Targeting transport hubs and systems seems another tactic behind much of the City of Literature discussion. There’s an underlying suggestion that literary billboards and book vending machines at train stations would expose the culturally endangered enclaves outside the CBD to the joys of reading. Blackwood flags Carrum Downs as one such place in need of a literary floatation device.
All amazing ideas, but like using spectacles to hide your secret identity, there’s a few seriously simple considerations that can shoot them down. How Melbourne fulfils its heroic duty as a City of Literature has all the implications of donning spandex – whose responsibility is it, and who is going to pay for it?
Blackwood suggests that all local councils need to get on board, perhaps by pooling a small portion of their cultural budgets, but as one man in the audience drolly observes, ‘People are more interested in getting a big wheelie bin’. When it comes down to using taxpayer money to build pretty sculptures made from books, it’s not that easy to get everyone onside.
Of course, no one wants to hear this, and this one audience member played the devil’s advocate perfectly, suggesting that a private company is set up to generate the cash necessary to implement these ideas, perhaps by charging people to borrow from one of these phone-booth libraries.
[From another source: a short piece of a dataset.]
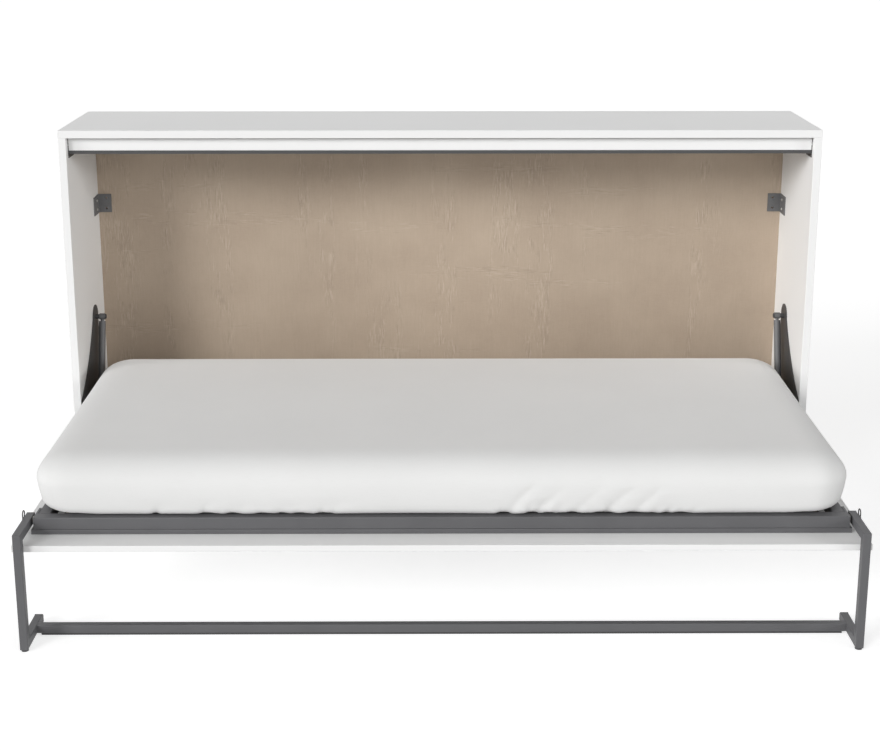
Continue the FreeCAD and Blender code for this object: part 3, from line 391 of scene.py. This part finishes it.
def cotton():
    """The fitted sheet's fine white cotton."""
    made = Surface("white_cotton", (0.76, 0.76, 0.753), 0.85, specular=0.2)
    made.set("Sheen Weight", 0.4)
    made.set("Sheen Roughness", 0.5)
    cloud = made.noise(3.0, detail=3.0)
    slub = made.noise((45, 900, 900), detail=2.0)
    tone = made.blend(made.spread(cloud, 0.3, 0.7), (0.75, 0.75, 0.743), (0.774, 0.774, 0.767))
    made.colour(made.blend(made.spread(slub, 0.55, 0.7, 0.0, 0.25), tone, (0.70, 0.70, 0.69)))
    warp = made.stripes("X", 0.55 * MILLIMETRE, 0.6)
    weft = made.stripes("Y", 0.55 * MILLIMETRE, 0.6)
    upright = made.stripes("Z", 0.55 * MILLIMETRE, 0.6)
    weave = made.maths("ADD", made.maths("ADD", warp, weft), upright)
    crumple = made.noise(22, detail=4.0, roughness=0.5)
    relief = made.maths("ADD", made.maths("MULTIPLY", weave, 0.06), crumple)
    made.bump(relief, 1.1 * MILLIMETRE, 0.30)
    return made.material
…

‘There’s a need for things to happen but where’s the responsibility?’ Dempster asked after baulking at the suggestion that the Melbourne Writers Festival (or she personally) somehow take the reins.
Karen Monaghan, a member of the MWF board in attendance, proposed that the Rookies, (that is, the young attendees of 17-year-old blogger and editor Tavi Gavinson’s workshop the previous day) somehow take the torch. These kids ain’t got no cash, so that’s unlikely at the moment, but it’s possible they might be inspired to implement a successful strategy in the future.
Of course, for the Rookies to impact the physical landscape in the ways that the City of Literature initiatives seem obsessed, they’re going to have to get onto city council. Citizen-powered programs can only go so far, and they’re at their logical boundaries (though it’s rightly pointed out that the City of Literature has no official online presence yet – another frontier).
We the people are already doing what we’re most capable of – going to book launches and trivia nights, buying and writing books, subscribing and submitting to journals, surrendering Sunday sleep-ins for forums.
The responsibility and the cost outside of those things lies with the people the UNESCO designation should be most important to – the City of Melbourne. They’ve set aside a pretty paltry $135,000 to ‘kick start’ a City of Literature Office in the 2013-14 draft budget, which was released in early May.
There’s still no word on whether it’s passed, but as the Sunday morning turnout at the MWF forum proves, the discussion is going on with or without city council. Perhaps Cr Watts should’ve sacrificed her Sunday and shared her slideshow of ideas.